FL: "For instance, my lab belongs to 4 institutions, we do not want to put our articles into four open archives; one is enough."
First, if the 4 institutions don't want or need their research output to be deposited in their own IRs, there is no need to do it. Perhaps the lab itself will want to have its own IR. Moreover, harvesting works N ways: Once a paper and its (OAI) metadata are deposited in one IR, other IRs (as well as Central Repositories like HAL or PubMed Central or
Arxiv) can harvest it; or the author can import/export it to his multiple IR affiliations. (And let us not forget that even direct deposit takes less than ten minutes worth of keystrokes!)
In other words, with OAI harvestability, yes, one deposit is enough.
FL: "I am just explaining what we do, and the strategy we chose (after much discussion!). I am not claiming that it is the best in the world, or even superior to others; actually, I know that you do not approve it, Stevan. But I personally believe in it, because I feel that it meets the quality that is necessary to build a real tool for research."
Franck, it has nothing to do with approval or disapproval.

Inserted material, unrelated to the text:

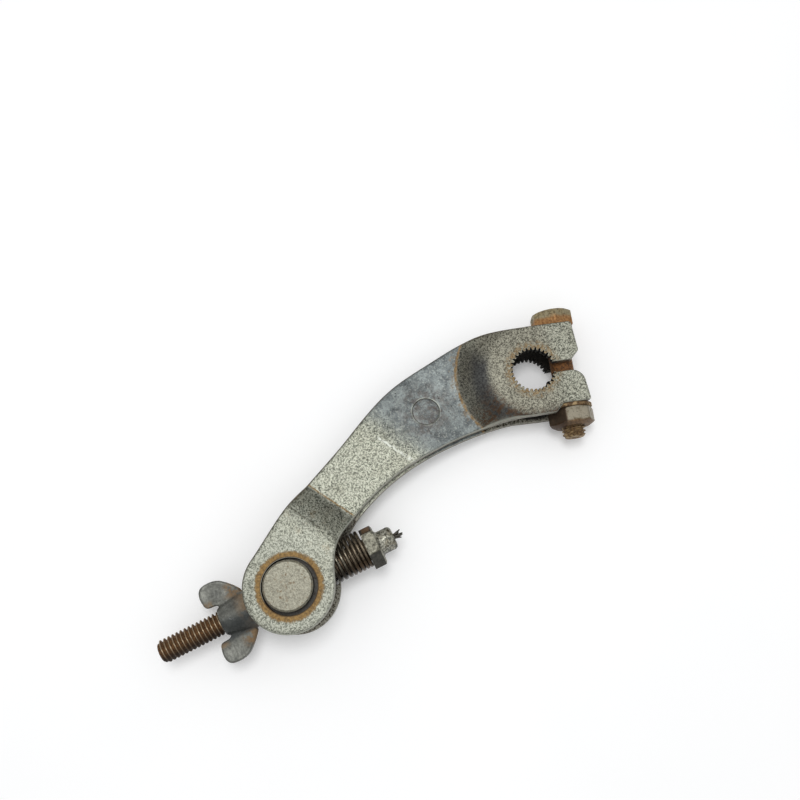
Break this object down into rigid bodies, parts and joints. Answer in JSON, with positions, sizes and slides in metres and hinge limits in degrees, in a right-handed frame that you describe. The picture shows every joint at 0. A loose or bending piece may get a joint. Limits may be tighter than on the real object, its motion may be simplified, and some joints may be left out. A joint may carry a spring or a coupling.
{
  "type": "brake cam lever",
  "caption": "Two-plate brake cam lever with a serrated clamp bore, a pinch bolt and a swivelling cable adjuster with wing nut and spring.",
  "frame": {"origin": "centre of the serrated bore, midway between the two plates of the clamp", "axes": "+Z along the bore towards the side shown in the picture, +X from the bore to the trunnion pin, +Y towards the hollow edge of the arm"},
  "size_m": [0.1809, 0.0562, 0.0222],
  "materials": {
    "plate_zinc": "weathered zinc",
    "rusty_steel": "rust-stained",
    "nut_steel": "dull zinc",
    "pin_steel": "dull, worn",
    "rod_steel": "rust-stained",
    "spring_steel": "dark, oily",
    "wing_iron": "weathered zinc, cast",
    "wire_steel": "dark, frayed"
  },
  "bodies": {
    "lever": {"front_plate": "plate_zinc", "rear_plate": "plate_zinc", "plate_rivet": "plate_zinc", "clamp_bolt": "rusty_steel", "clamp_lock_washer": "rusty_steel", "clamp_nut": "nut_steel"},
    "trunnion": {"trunnion_pin": "pin_steel", "return_spring": "spring_steel"},
    "rod": {"adjuster_rod": "rod_steel", "cable_strands": "wire_steel"},
    "wing_nut": {"wing_nut": "wing_iron"}
  },
  "joints": [
    {"name": "trunnion_pivot", "type": "hinge", "parent": "lever", "child": "trunnion", "pos_m": [0.109, 0, 0.003], "axis": [0, 0, 1], "range_deg": [-45, 4]},
    {"name": "wing_nut_spin", "type": "hinge", "parent": "trunnion", "child": "wing_nut", "pos_m": [0.10909, 0.00034, 0.003], "axis": [0.9641, -0.2656, 0], "range_deg": [-360, 2160]},
    {"name": "rod_slide", "type": "slide", "parent": "trunnion", "child": "rod", "axis": [-0.9641, 0.2656, 0], "range_m": [-0.00141, 0.00847], "deforming": ["return_spring"]}
  ],
  "couplings": [
    {"joint": "wing_nut_spin", "follows": "rod_slide", "rad_per_m": 4452.7}
  ]
}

Whatever system results in 100% of French research output being made OA (soon!) -- whether by mandating direct deposit in HAL, or mandating local IR mandating, or even (mirabile dictu) by having all journals convert to OA publishing -- realises the goal of the OA movement: 100% OA for peer-reviewed research output, now.
But is HAL's policy of central deposit and metadata enhancement sufficient to generate that 100% self-archiving? For if not, then whatever other desiderata it may be providing, it is not providing OA's target content.

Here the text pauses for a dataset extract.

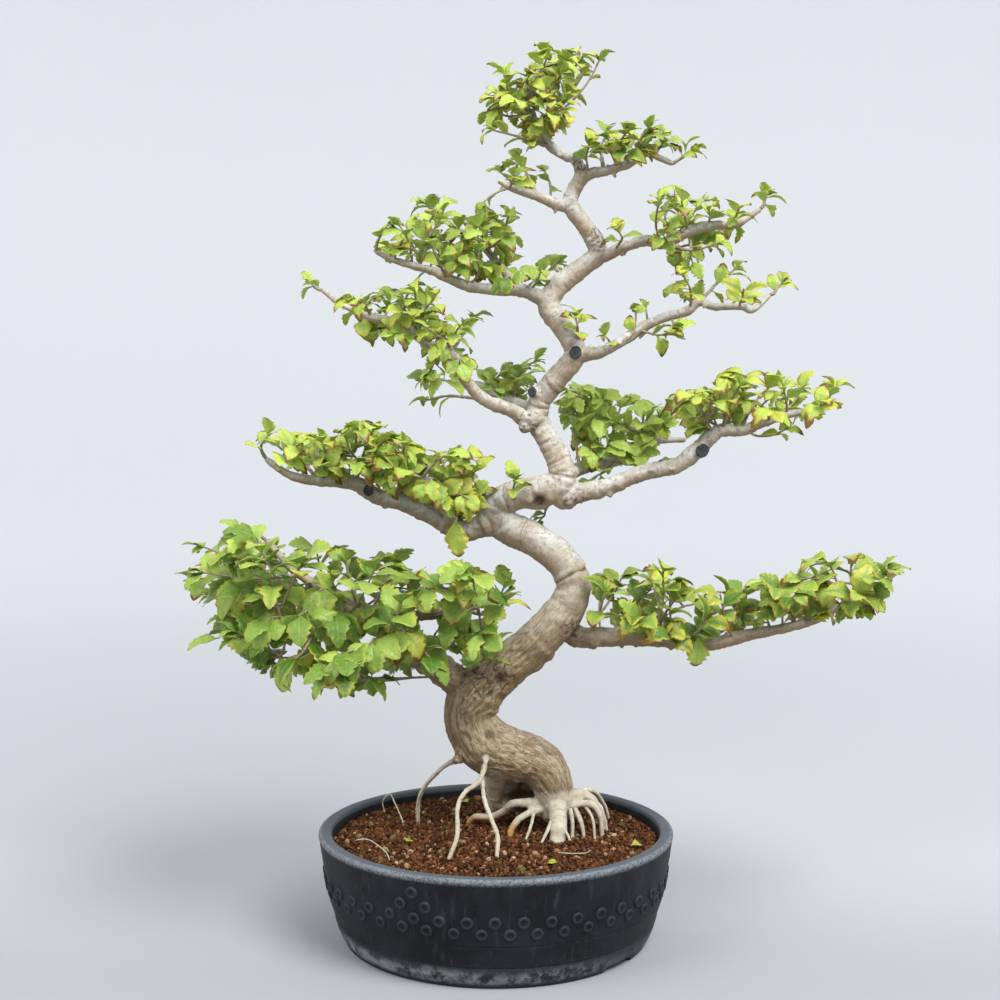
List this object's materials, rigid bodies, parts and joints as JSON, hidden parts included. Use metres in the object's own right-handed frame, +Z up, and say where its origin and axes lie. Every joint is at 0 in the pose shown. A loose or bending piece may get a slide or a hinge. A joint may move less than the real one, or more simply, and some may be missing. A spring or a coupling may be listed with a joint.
{
  "type": "rose of sharon bonsai in a round pot",
  "caption": "Bonsai tree with a twisting pale trunk, tiered limbs of lobed green leaves and aerial roots, standing in a low round dark glazed pot.",
  "frame": {"origin": "under the middle of the whole part's bounding box, on the plane that the pot's foot stands on", "axes": "+Z up along the tree's height; -Y towards the tree's front, its thinnest way; +X to the right seen from the front"},
  "size_m": [0.728, 0.355, 0.892],
  "materials": {
    "glazed_clay": "satin dark blue-grey glaze",
    "cinder_grit": "loose red-brown cinder grit",
    "bark": "pale cream-grey bark",
    "wound_paste": "dried black wound paste",
    "leaf": "fresh green leaves on thin twigs"
  },
  "bodies": {
    "root": {"paste_limb_left": "wound_paste", "paste_limb_right": "wound_paste", "paste_trunk_high": "wound_paste", "paste_trunk_low": "wound_paste", "pot": "glazed_clay", "shoot_a1": "leaf", "shoot_a11": "leaf", "shoot_a12": "leaf", "shoot_a2": "leaf", "shoot_a3": "leaf", "shoot_a4": "leaf", "shoot_a5": "leaf", "shoot_a6": "leaf", "shoot_a7": "leaf", "shoot_a8": "leaf", "shoot_a9": "leaf", "shoot_b1": "leaf", "shoot_b2": "leaf", "shoot_b3": "leaf", "shoot_b4": "leaf", "shoot_b6": "leaf", "shoot_b7": "leaf", "shoot_c1": "leaf", "shoot_c2": "leaf", "shoot_c4": "leaf", "shoot_c5": "leaf", "shoot_c6": "leaf", "shoot_c7": "leaf", "shoot_d1": "leaf", "shoot_d2": "leaf", "shoot_d3": "leaf", "shoot_d4": "leaf", "shoot_e1": "leaf", "shoot_e2": "leaf", "shoot_e3": "leaf", "shoot_f1": "leaf", "shoot_f3": "leaf", "shoot_f4": "leaf", "shoot_f5": "leaf", "shoot_g1": "leaf", "shoot_h1": "leaf", "shoot_h2": "leaf", "shoot_h3": "leaf", "shoot_h4": "leaf", "shoot_i1": "leaf", "shoot_i3": "leaf", "shoot_i4": "leaf", "shoot_j2": "leaf", "shoot_j3": "leaf", "shoot_j4": "leaf", "shoot_k1": "leaf", "shoot_l1": "leaf", "shoot_l2": "leaf", "shoot_l3": "leaf", "shoot_l4": "leaf", "shoot_m1": "leaf", "shoot_m2": "leaf", "shoot_m3": "leaf", "soil": "cinder_grit", "wood": "bark"}
  },
  "joints": []
}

FL: "one can easily extract a local institutional repository from Hal, and even import all the data locally, if useful."
I don't doubt it. But you have not yet told me how you propose to get all that content deposited in HAL in the first place, so that institutions can then harvest back their own content from it: On the face of it, it would seem that the institutions should be depositing their own content in their own IRs directly, and HAL should be harvesting it, not vice versa. But if you do have a plan for a national mandate to deposit directly in HAL, I would say all this discussion is moot. Without such a plan, however, this discussion is beside the point (at least insofar as OA is concerned).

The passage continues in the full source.